Dr Vina Tan is passionate about women in STEMM.
Women have long been underrepresented in STEMM fields; that’s science, technology, engineering, mathematics and medicine.
In Australia, women comprise only 17 per cent of the STEMM-qualified population.
Dr Vina Tan is a Visiting Research Fellow from Universiti Sains Malaysia (USM). When she was first hired by USM as a lecturer, she was the only woman in her faculty.
Researching muscle mass for greater quality of life
As one of ten recipients of the Australia-APEC Women in Research Fellowship for 2019, Vina has been completing research with Professor Robin Daly from the Institute of Physical Activity and Nutrition.
Together, they have been investigating a fairly new muscle condition in older adults aged 60 and above.
“The field that I’m in is relatively new,” Dr Tan says. “We’re looking at how muscle is lost as we grow older. We want to find out how we can maintain our muscle mass for a greater quality of life.”
The research will help to formalise the criteria used to diagnose sarcopenia, classified as the loss of muscle mass and strength due to ageing.
Sarcopenia was only recognised as a disease in 2016, and several international groups provided different standards to diagnose the condition.
One of the criteria that is yet to be finalised is what numerically counts as being muscularly weak.
“We want to find a connection between mathematics and more functional, real-world experiences,” Dr Tan says.
Family roles and fellowships
For many researchers, opportunities to collaborate with other institutions overseas are invaluable and highly competitive.
As an academic who is also a mother of three, Dr Tan was conflicted about leaving her family behind for an extended period of time in another country.
“Every time I have applied for an award, there has been a chance that I will have to leave my family, which I worry about,” she says.
“My husband will ask, ‘why did you apply in the first place?’
“I never expected that I would get it, but I wanted to see where I stood among other researchers in my own field.
“Once I get that acknowledgement, then I can worry about the family part.”
Women are more likely to take on nurturing roles within the family than their male counterparts. They may take a year off work for maternity leave or reduce their hours in order to take on a carer role.

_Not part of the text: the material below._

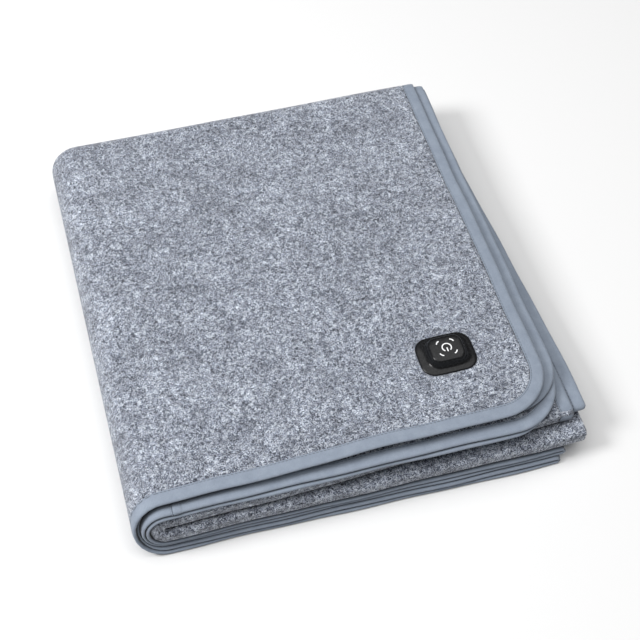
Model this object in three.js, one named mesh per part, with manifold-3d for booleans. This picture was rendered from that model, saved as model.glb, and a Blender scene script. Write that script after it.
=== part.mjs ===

For many women in the academic field, leaving their families, even to attend a research conference, can feel daunting.
“We have a lot of preparations to make before we go,” Dr Tan says.
“I’m not sure if it’s something that we burden ourselves with. Maybe it’s fine to leave and just not care if our husbands are feeding the kids pizza every night.”
Fortunately, the Fellowship gave Dr Tan the means to bring her husband and children with her to Australia for her three-month stint.
This allowed her to balance her work life and her family life, even during an overseas work opportunity.
“It’s nice to play both my family and career roles actively,” she says.
“It’s not an opportunity that’s totally shut off. That’s the beauty of this Fellowship, it takes into account that women have families and might be more attached to them than male researchers.”
The Fellowship is unique among those that are available for women. Many organisations restrict applicants of a particular age, preferring to focus on researchers at the beginning of their careers.
However, many women in the field may find that it takes them longer to establish themselves due to family commitments.
The Fellowship, however, does not have this age restriction.
For many women, balancing motherhood and their careers can be challenging.
It can be especially difficult for new mothers, who juggle tending to their children in the middle of the night and meeting their work deadlines.
Sometimes, new mothers can put the expectation on themselves to excel – both as a parent and in their careers.
Both roles can be extremely demanding.
“We try to do everything,” Dr Tan says. “You don’t want to be blamed for giving low-quality work because you haven’t been getting enough sleep, although it’s okay how things turn out despite our best efforts.
“It can take a toll on women, and I see that in my students and other staff members.
“Because in our minds, it isn’t okay. We know that we can do just as well, if not better.”
Splitting the workload more evenly between parents might be beneficial for everyone, as Dr Tan has found.
“My husband has picked up a nurturing, caring role that I usually do as a mother,” she says.
“I’m fortunate that he bravely took over this stereotypical role, though I’m quite jealous of him because he gets to spend more time with the kids.”
Some advice for women in STEMM
Although careers in a STEMM field can be difficult, they are ultimately rewarding. Dr Tan says that her studies have taught her to see the world from a different perspective.
“When we talk about STEMM, we think about the profession-related science,” she says.
“But science happens all around us. I love cooking, and once I break down the ingredients and I know flavours, the chemistry, I tend to cook better.”
As an exciting field of research where women tend to be underrepresented, it’s imperative that they are supported as they pursue these careers.
“A lot of the times we tell women that they have to go to the spa or the gym to reward themselves,” Dr Tan says.
“But these are minor things compared to what they really want to do with their lives.”
“We have to be true to ourselves. Regardless of whatever other burdens we have, this is the one thing that we can do for ourselves.”
Dr Tan encourages all women who are interested in STEMM to pursue their passions.
“Don’t be afraid of a career in STEMM,” she says.
“It’s amazing, once you put your heart and soul into it.”